Giuseppe De Nittis (1846–1884) was the most influential of the Italian artists living in Paris in the second half of the 19th century. A contemporary of Boldini and the Macchiaioli, he was a friend of Caillebotte, Manet and Degas.
Prepared in association with the museum in De Nittis's home city of Barletta, near Bari in Apulia, the exhibition comprises some 110 paintings and pastels from public and private collections in Italy, France and the United States. Some of these works have never been shown publicly before. This is a thematic/historical presentation of a painter who exhibited at the Paris Salon from 1869 to 1884 and took part in the first Impressionist exhibition in photographer Nadar's studio in 1874.

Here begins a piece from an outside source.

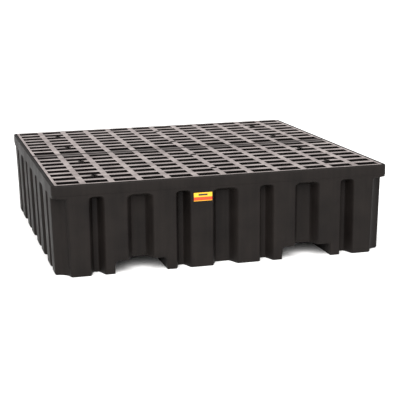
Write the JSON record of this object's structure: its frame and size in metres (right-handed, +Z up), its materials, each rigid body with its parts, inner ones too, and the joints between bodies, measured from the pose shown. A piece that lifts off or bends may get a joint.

Ever attentive to elegance and changes in fashion, this true painter of modern life observed the Paris boulevards, building sites and the horse races at Auteuil and Longchamp. He was also a sensitive landscape painter, as much at home with the contrasts of light of his native Italy as with the misty skies of the Ile de France and the fogs of London.
With Manet and Degas, he was one of the first to use pastel for large-scale works. He was also one of the leading exponents of "Painterly Japonisme" and his late work abounds in boldness of composition and layout.
This exhibition will subsequently be on show at the Palazzo del Governatore in Parma, from 5 February to 8 May 2011.